Despite Wall Street’s worst start to a year ever, the U.S. stock market bounced back and posted solid gains in 2016, with small stocks leading the charge higher in a rally that gained steam after Donald Trump was elected president on Nov. 8. However, the markets ended 2016 with a thud! The final 3 days of trading were negative for all three indices marking a 3 day slide for the first time since November 4, just prior to the election. The final numbers for 2016: Dow +13.4%, NASDAQ +7.5%, S&P 500 + 9.5%.
The big winner in 2016 was the small-company Russell 2000 stock index, which has gained 20%. The small-cap index got a huge lift after Election Day; surging more than 14% as investors began to price in what they believe will be a better outlook for smaller, domestically focused U.S. companies under a Trump administration.
One highlight of 2016 was the Dow’s late-year flirtation with the 20,000 milestone. Despite coming within 13 points of Dow 20,000 on December 20, the 120-year-old stock gauge finished the final day of trading at 19,762.60, or 238 points shy of Dow 20K.
The momentum gained after the election began to run out Monday December 19 as the market turned choppy for Trump trades but good for fixed income and bond proxies — which affords us a chance to step back and examine what could upend the reflation trade that accelerated since November 8.

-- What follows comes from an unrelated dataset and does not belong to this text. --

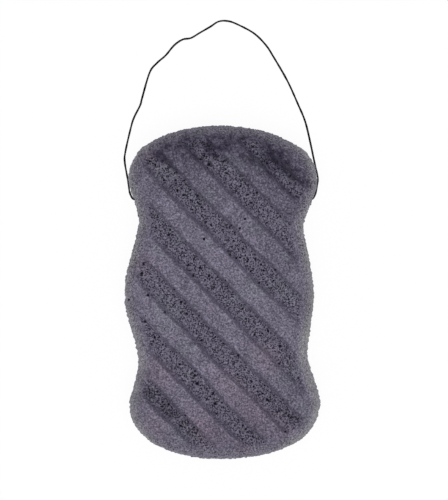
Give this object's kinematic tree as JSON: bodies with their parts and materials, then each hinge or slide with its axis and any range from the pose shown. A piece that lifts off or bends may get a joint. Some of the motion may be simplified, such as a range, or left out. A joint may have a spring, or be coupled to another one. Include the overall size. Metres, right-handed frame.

First, the effects of a unified government tend to produce larger deficits. Most of the focus has been on the opposition Trump could face from within his party if he pursues budget-busting measures, which could result in less fiscal stimulus than markets are pricing in. Also, the distributional effects of the new administration and Congress’ plans do matter. A deeper budget deficit doesn’t necessarily mean a bigger fiscal impulse, or even a positive one! If policy changes disproportionately benefit upper-income Americans but result in smaller transfers to those who are worse off, this could well be a net drag on economic activity.
Markets are currently in no-man’s land, largely having priced in possible positive impacts of Trump’s potentially stimulative policies, but current economic data is going nowhere fast. A lot of the month-to-month economic data that looked so strong in September and October (which the Fed officially mentioned in its release) suddenly looked just OK in November. Month-to-month retail sales, housing starts, and industrial production, all released this week, faltered some and generally missed expectations. The year-over-year data in these three key reports was less worrisome but certainly don’t indicate a big boom ahead.
There are a lot of hopes for tax cuts, more fiscal stimulus, and less regulation built into current markets, with valuations looking increasingly stretched. I worry, too, that these new policies will take a lot more time to implement than anyone suspects. Meanwhile, the economy is already losing some momentum and interest rates will likely slow housing activity.
What to do:
Stay the course! Double check your allocation, make sure it suits your tolerance, and don’t get cute by trying to trade or time the market. A properly diversified allocation is your best protection for downturns and your best potential if the market continues to rise.
A basic rule of thumb is to take your age and subtract that from 115. Your answer is the suggested starting percentage to have invested in the stock market. The balance is the suggested starting percentage to have in safer investments such as bonds, money market, or stable value. As an example, if you are age 53 then 115 – 53 = 62. A 53 year old person should start with 62% of their portfolio allocation invested in the stock market and the remaining 38% should be in safer investments.
We at WCM celebrate one of our best years ever with strong growth in our client family. We sincerely hope everyone had a happy and prosperous 2016 and we look forward to serving you in 1017!